Should you make it through alive, you’ll face off against the head honcho: a terrifying dragon. Dragons can only be damaged if you hit their head. This means that while you’re leaping and running to avoid your enemy’s attacks, you’ll also be attempting to jump and strike its weak point.

Platforming in Wonder Boy: The Dragon’s Trap is a little… “slidey.” I found myself overshooting a platform on more than on occasion simply because a jump took me further than I expected due to the fact that our hero doesn’t exactly stop on a dime. Unfortunately, falling off a platform usually means instant death or having to fight your way back up to where you’d fallen from, meaning you’ll likely incur more damage than need be. Other than that, the controls work well.


  • The game has undergone a serious facelift yet manages to retain all of its classic charm.
  • There’s no shortage of challenge for hard-core platform fans and nostalgia seekers who played the original.
  • The game has a sense of humour as shown in the writing.
  • Your various forms have their own strengths and weaknesses, adding metroidvanian gameplay to the mix as you can retrace your steps and pick up health upgrades and sword parts.

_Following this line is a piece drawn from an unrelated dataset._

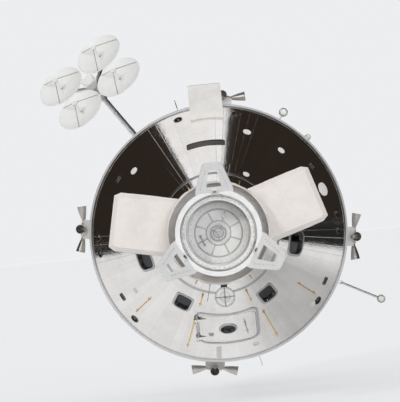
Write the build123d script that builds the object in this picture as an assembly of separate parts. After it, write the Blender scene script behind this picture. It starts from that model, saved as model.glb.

  • The game is unfriendly to newcomers.
  • There isn’t much explanation regarding items and collectables, so it becomes a game of trial and error.
  • It’s loyalty to the original is a double-edged sword as there’s room for improvement that was sacrificed for the sake of faithfulness to its predecessor.

.Bottom line.
This nostalgic dose of platformer will appeal to fans, but not so much to those with a more casual interest in platforming. Given that it directly mirrors the original, the modern gamer may find themselves at a loss as it misses some of the improvements the genre has made over the last few decades since its release. If you seek to slay dragons, be warned that this journey won’t be an easy one. If you can get past the steep difficulty curve, you’re in for a cute and quirky shape-shifting adventure.